Vendor due diligence is a seller-led review conducted before or during a sale process to identify potential risks, assess financial health, and support informed decision-making. It usually follows a risk-based approach and covers business operations, financial reports, key contracts, and other issues that could affect value, timing, or deal terms.
What is vendor legal due diligence?
Vendor legal due diligence focuses on the business’s legal condition, including corporate records, contractual obligations, ongoing or past lawsuits, IP ownership, licenses, governance practices, and relevant regulations. Its purpose is to surface hidden risks early, support risk mitigation, and reduce the chance that buyers find issues late in the process.
What is the difference between buyer and vendor due diligence?
Buyer diligence is conducted by the buyer to assess vendor risk, test the seller’s claims, and evaluate financial, operational, and other risks posed by the target. Vendor due diligence is prepared by the seller to anticipate questions, present a cleaner business record, and reduce friction before multiple buyers begin their review.
What should a vendor due diligence report include?
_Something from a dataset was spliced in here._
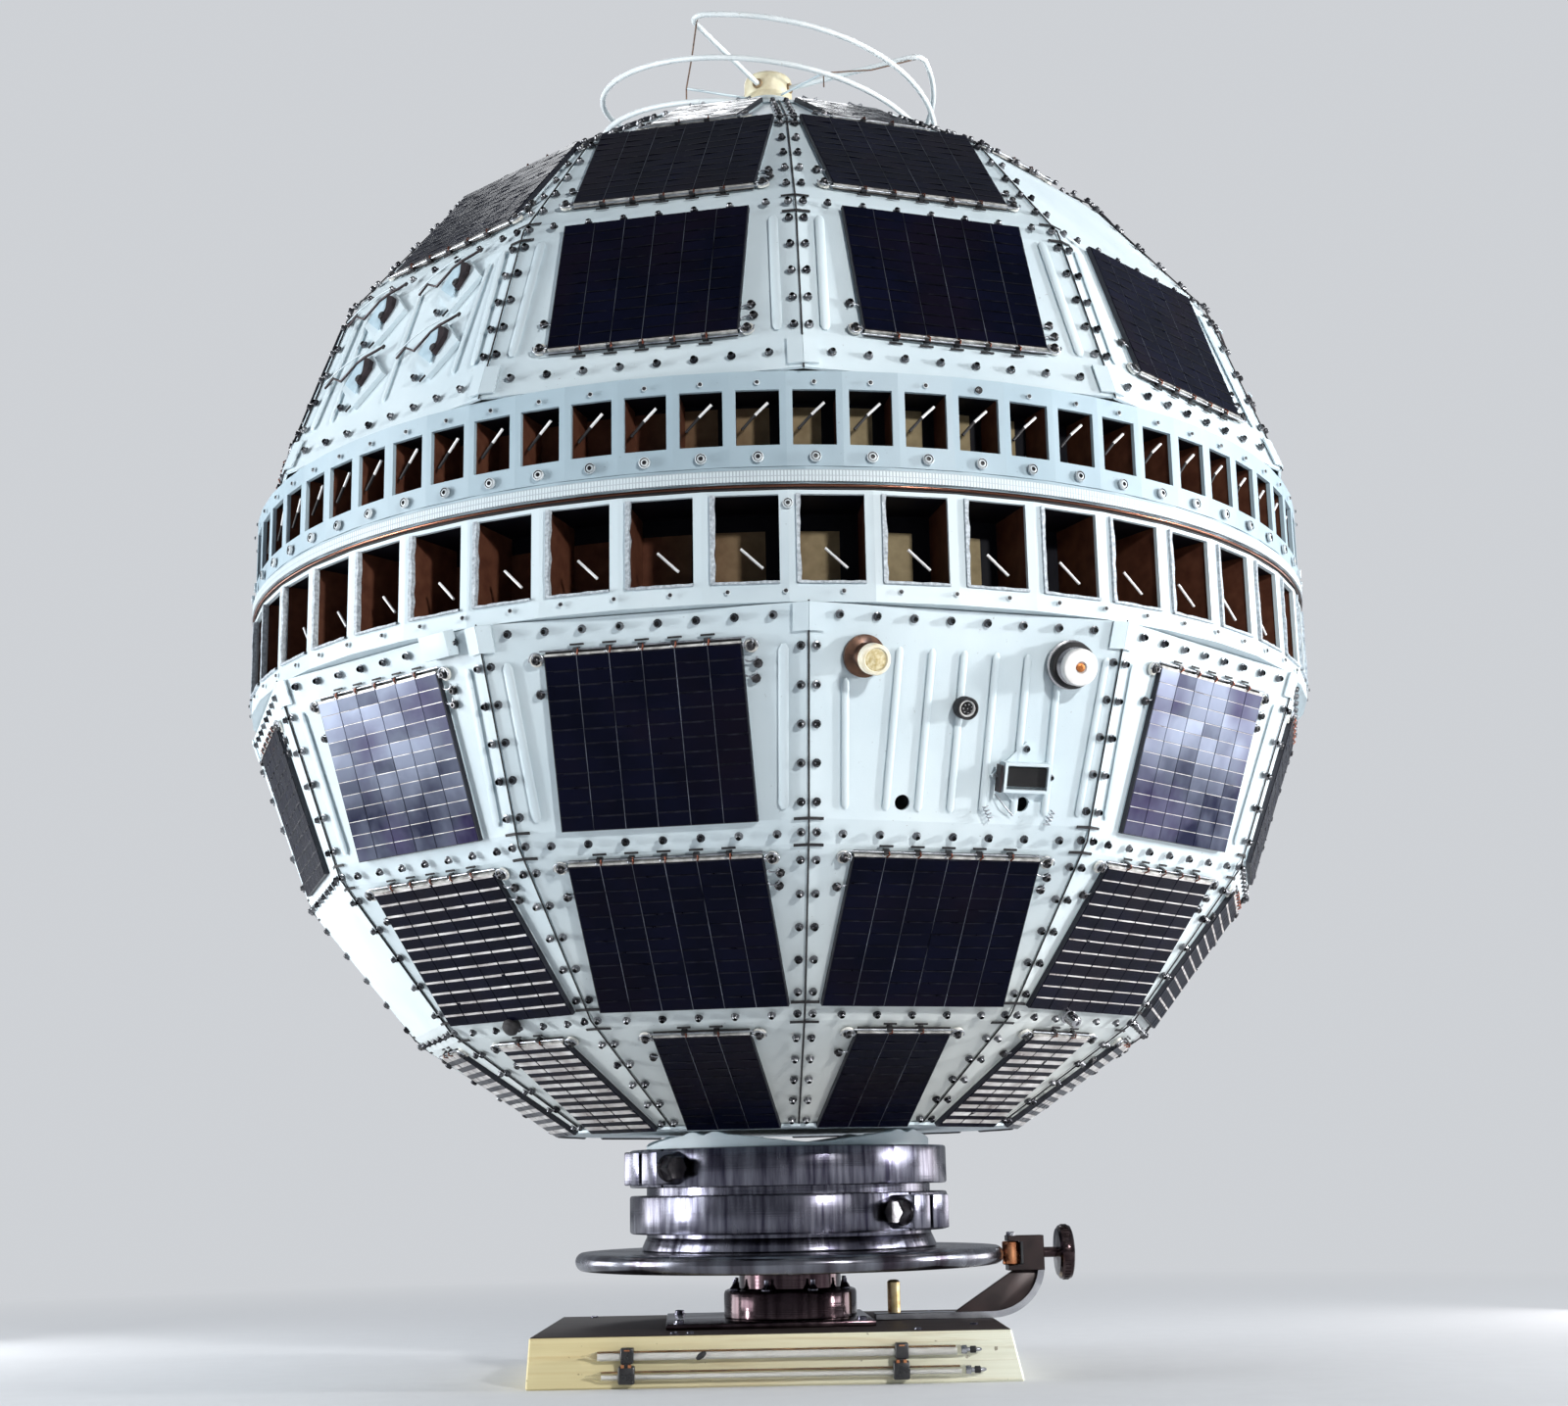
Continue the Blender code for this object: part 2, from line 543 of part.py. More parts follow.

A vendor due diligence report should include scope, historical performance, key findings, a financial review, major adjustments, open items, and the main issues that may affect valuation or terms. Depending on the business, it may also cover contract review, customer complaints, financial stability, contractual obligations, and other areas where buyers are likely to focus their risk assessment.
Do you need a vendor due diligence data room?
A virtual data room is not required in every deal, but it is often the safest way to manage sensitive data and keep the process organized. It supports data security, information security, controlled access, and clearer document handling, helping reduce exposure to data breaches and making buyer reviews easier to manage.